-- DIRECTIVE --
Make an exact copy of all the data.

(Records with modeling code)
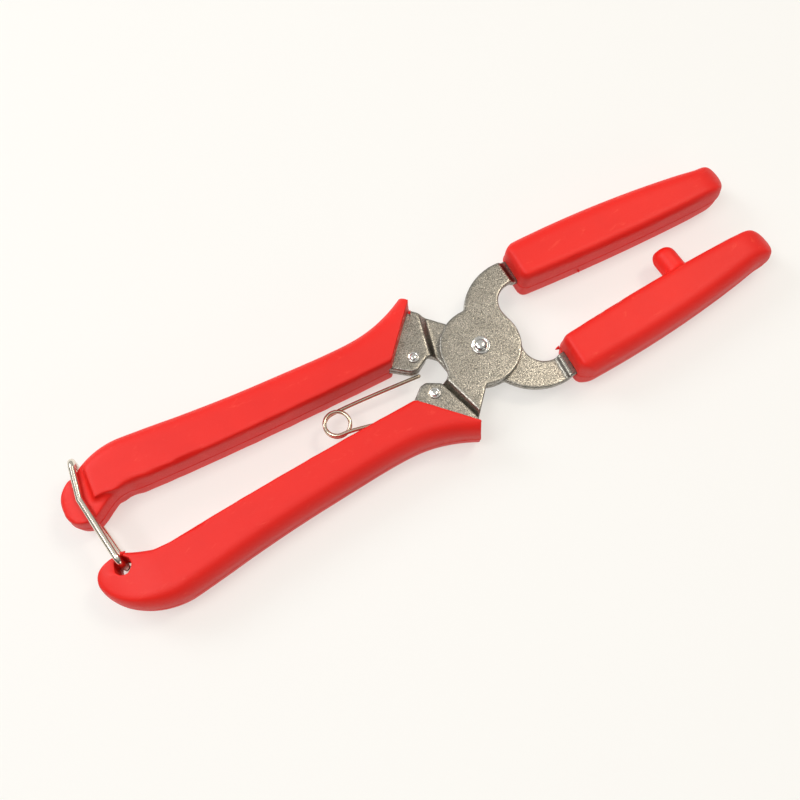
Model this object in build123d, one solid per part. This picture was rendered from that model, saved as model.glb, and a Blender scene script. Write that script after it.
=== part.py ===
from build123d import *
import math
import os

# Spring-opened hand tool: two stamped steel levers cross at one pivot rivet.
# Each lever carries a moulded grip at one end and a moulded jaw cover at the other.
# All sizes in mm. While modelling, the pivot is the origin, +X runs to the jaws,
# +Y to the far side and +Z up; each solid is moved to the shared frame when it is written.

# ---- driving dimensions ----
PLATE_T = 2.0          # steel sheet thickness
PLATE_GAP = 0.10       # running gap between the two discs
DISC_R = 11.5          # round disc of each lever
PIVOT_R = 2.0          # pivot rivet shank
PIVOT_RUN = 0.05       # radial running clearance in the turning lever
PIVOT_HEAD_R = 2.7
PIVOT_HEAD_H = 1.25
RIVET_R = 1.15         # rivet through each lever plate and its stiffener
RIVET_HEAD_R = 1.55
RIVET_HEAD_H = 0.35
GRIP_H = 14.0          # moulded grip thickness
JAW_H = 14.0           # moulded jaw thickness
LAND_HALF = 5.0        # half height of the stepped land under the bail
WIRE_R = 0.95          # bail wire
SPRING_R = 0.55        # torsion spring wire
COIL_R = 3.5           # mean coil radius
HOLE_R = 2.1           # bail hole
BAIL_Z = LAND_HALF + WIRE_R + 0.06
PEG_R = 3.6
PEG_REACH = 10.7       # from the peg's root inside the jaw to its tip

HOLE_AT = (-110.9, -9.1)
EYE_AT = (-111.1, -8.2)        # upright end of the bail wire inside the hole
STACK_RIVET_AT = (-18.0, -6.0)
COIL_AT = (-45.2, -0.4)
STEP_X = -109.6                # end of the full-height part of the latched grip
STEP_SLANT = 4.0               # the step leans this many degrees from square across the grip

DISC_BOTTOM = PLATE_GAP / 2
HANDLE_DROP = PLATE_T + PLATE_GAP / 2
JAW_DROP = PLATE_T / 2 + PLATE_GAP / 2


def prism(face, low, high):
    """Upright solid of a plan outline between two heights."""
    return extrude(Pos(0, 0, low) * face, amount=high - low, dir=(0, 0, 1))


def closed(*edges):
    return make_face(Curve() + list(edges))


def half_space(x_low, x_high, tall=60):
    middle = (x_low + x_high) / 2
    return Pos(middle, 0, 0) * Box(x_high - x_low, 200, tall)


def joggled_sheet(start, heading, bottom, drop, ramp):
    """Sheet that runs flat, steps down by drop over a ramp, and runs flat again."""
    turn = math.radians(heading)
    along = Vector(math.cos(turn), math.sin(turn), 0)
    side = Vector(along.Y, -along.X, 0)
    reach = 130
    top = bottom + PLATE_T
    lean = PLATE_T * math.tan(math.atan2(drop, ramp) / 2)
    points = [(-reach, bottom), (-lean / 2, bottom), (ramp - lean / 2, bottom - drop)]
    points += [(reach, bottom - drop), (reach, top - drop), (ramp + lean / 2, top - drop)]
    points += [(lean / 2, top), (-reach, top)]
    profile = make_face(Polyline(*points, close=True))
    bends = [v for v in profile.vertices() if abs(v.X) < 20]
    profile = fillet(bends, 0.7)
    frame = Plane(origin=(start[0], start[1], 0), x_dir=along, z_dir=side)
    return extrude(frame * profile, amount=120, both=True)


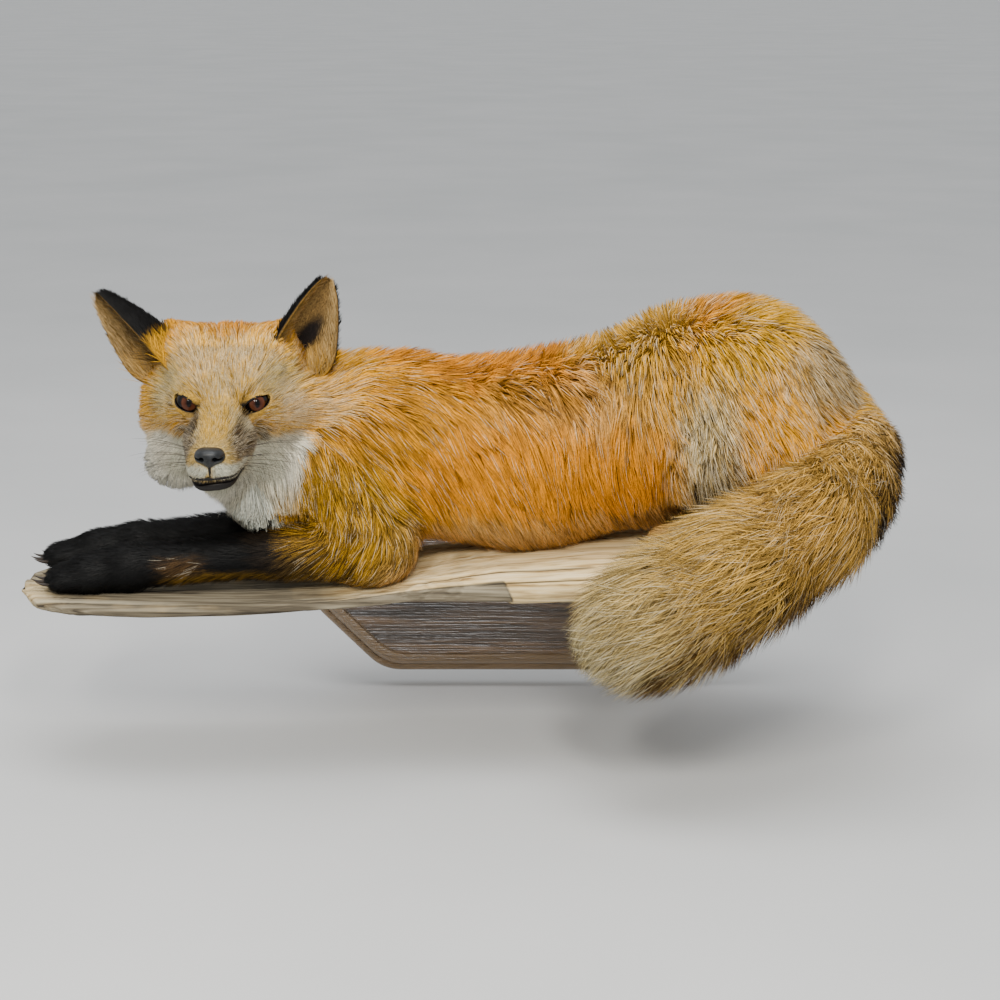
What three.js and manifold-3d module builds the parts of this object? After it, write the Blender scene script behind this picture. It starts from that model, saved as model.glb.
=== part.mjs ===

-- SOLUTION --
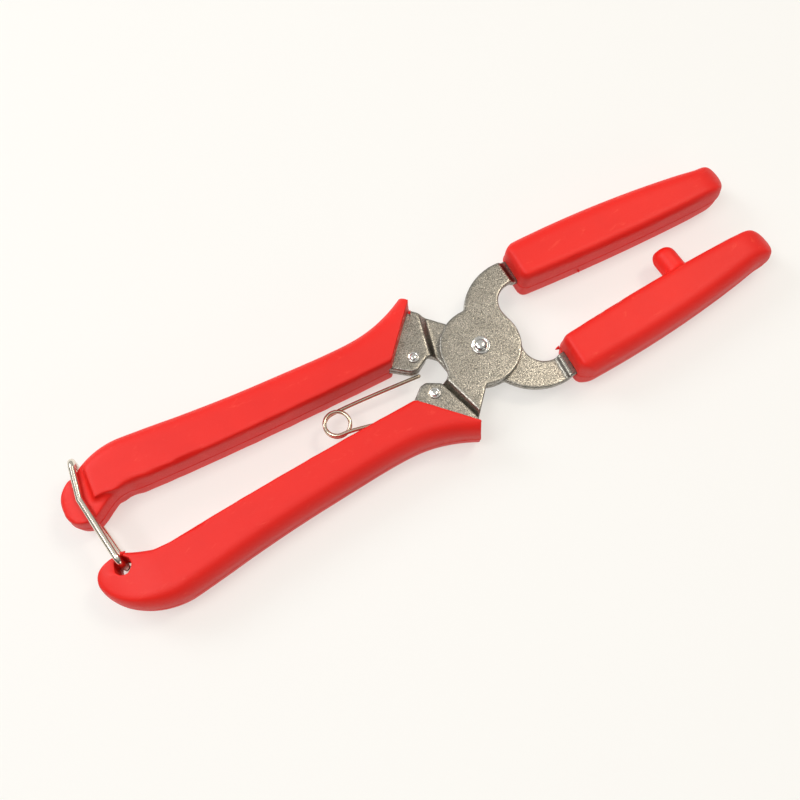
Model this object in build123d, one solid per part. This picture was rendered from that model, saved as model.glb, and a Blender scene script. Write that script after it.
=== part.py ===
from build123d import *
import math
import os

# Spring-opened hand tool: two stamped steel levers cross at one pivot rivet.
# Each lever carries a moulded grip at one end and a moulded jaw cover at the other.
# All sizes in mm. While modelling, the pivot is the origin, +X runs to the jaws,
# +Y to the far side and +Z up; each solid is moved to the shared frame when it is written.

# ---- driving dimensions ----
PLATE_T = 2.0          # steel sheet thickness
PLATE_GAP = 0.10       # running gap between the two discs
DISC_R = 11.5          # round disc of each lever
PIVOT_R = 2.0          # pivot rivet shank
PIVOT_RUN = 0.05       # radial running clearance in the turning lever
PIVOT_HEAD_R = 2.7
PIVOT_HEAD_H = 1.25
RIVET_R = 1.15         # rivet through each lever plate and its stiffener
RIVET_HEAD_R = 1.55
RIVET_HEAD_H = 0.35
GRIP_H = 14.0          # moulded grip thickness
JAW_H = 14.0           # moulded jaw thickness
LAND_HALF = 5.0        # half height of the stepped land under the bail
WIRE_R = 0.95          # bail wire
SPRING_R = 0.55        # torsion spring wire
COIL_R = 3.5           # mean coil radius
HOLE_R = 2.1           # bail hole
BAIL_Z = LAND_HALF + WIRE_R + 0.06
PEG_R = 3.6
PEG_REACH = 10.7       # from the peg's root inside the jaw to its tip

HOLE_AT = (-110.9, -9.1)
EYE_AT = (-111.1, -8.2)        # upright end of the bail wire inside the hole
STACK_RIVET_AT = (-18.0, -6.0)
COIL_AT = (-45.2, -0.4)
STEP_X = -109.6                # end of the full-height part of the latched grip
STEP_SLANT = 4.0               # the step leans this many degrees from square across the grip

DISC_BOTTOM = PLATE_GAP / 2
HANDLE_DROP = PLATE_T + PLATE_GAP / 2
JAW_DROP = PLATE_T / 2 + PLATE_GAP / 2


def prism(face, low, high):
    """Upright solid of a plan outline between two heights."""
    return extrude(Pos(0, 0, low) * face, amount=high - low, dir=(0, 0, 1))


def closed(*edges):
    return make_face(Curve() + list(edges))


def half_space(x_low, x_high, tall=60):
    middle = (x_low + x_high) / 2
    return Pos(middle, 0, 0) * Box(x_high - x_low, 200, tall)


def joggled_sheet(start, heading, bottom, drop, ramp):
    """Sheet that runs flat, steps down by drop over a ramp, and runs flat again."""
    turn = math.radians(heading)
    along = Vector(math.cos(turn), math.sin(turn), 0)
    side = Vector(along.Y, -along.X, 0)
    reach = 130
    top = bottom + PLATE_T
    lean = PLATE_T * math.tan(math.atan2(drop, ramp) / 2)
    points = [(-reach, bottom), (-lean / 2, bottom), (ramp - lean / 2, bottom - drop)]
    points += [(reach, bottom - drop), (reach, top - drop), (ramp + lean / 2, top - drop)]
    points += [(lean / 2, top), (-reach, top)]
    profile = make_face(Polyline(*points, close=True))
    bends = [v for v in profile.vertices() if abs(v.X) < 20]
    profile = fillet(bends, 0.7)
    frame = Plane(origin=(start[0], start[1], 0), x_dir=along, z_dir=side)
    return extrude(frame * profile, amount=120, both=True)


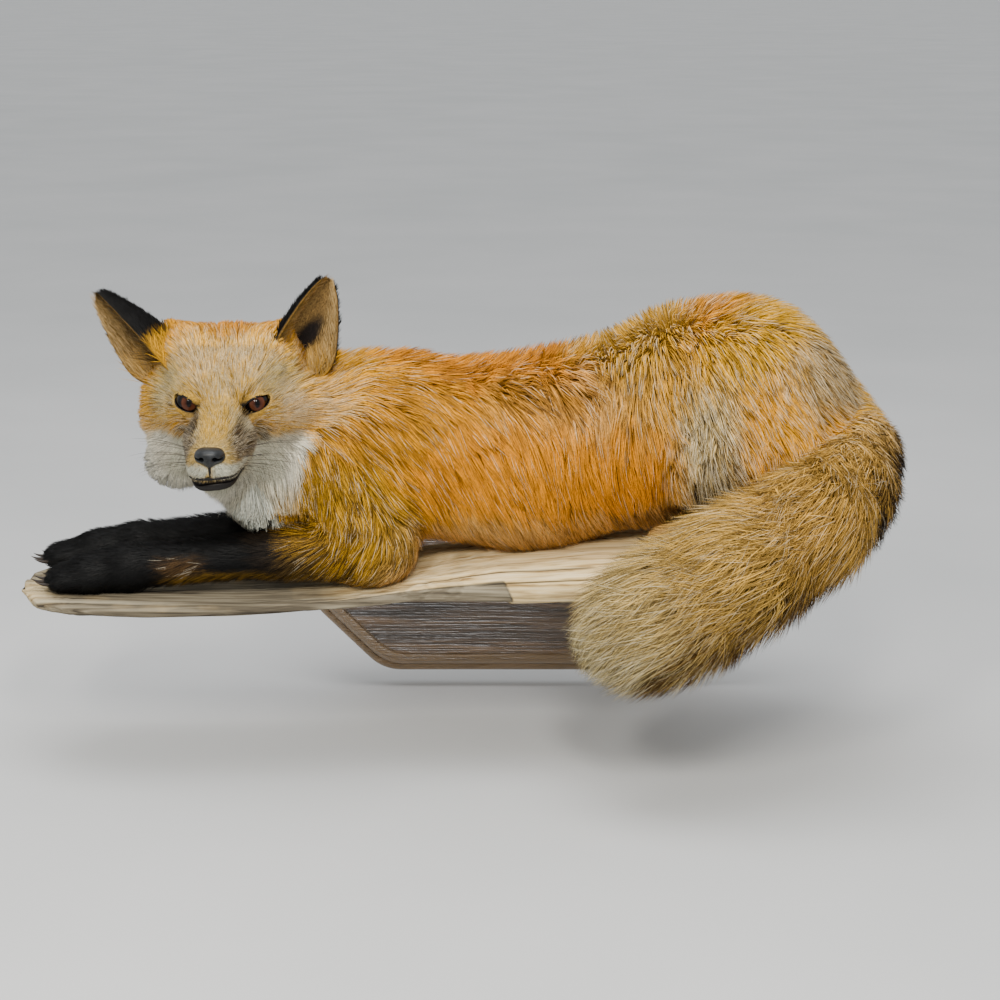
What three.js and manifold-3d module builds the parts of this object? After it, write the Blender scene script behind this picture. It starts from that model, saved as model.glb.
=== part.mjs ===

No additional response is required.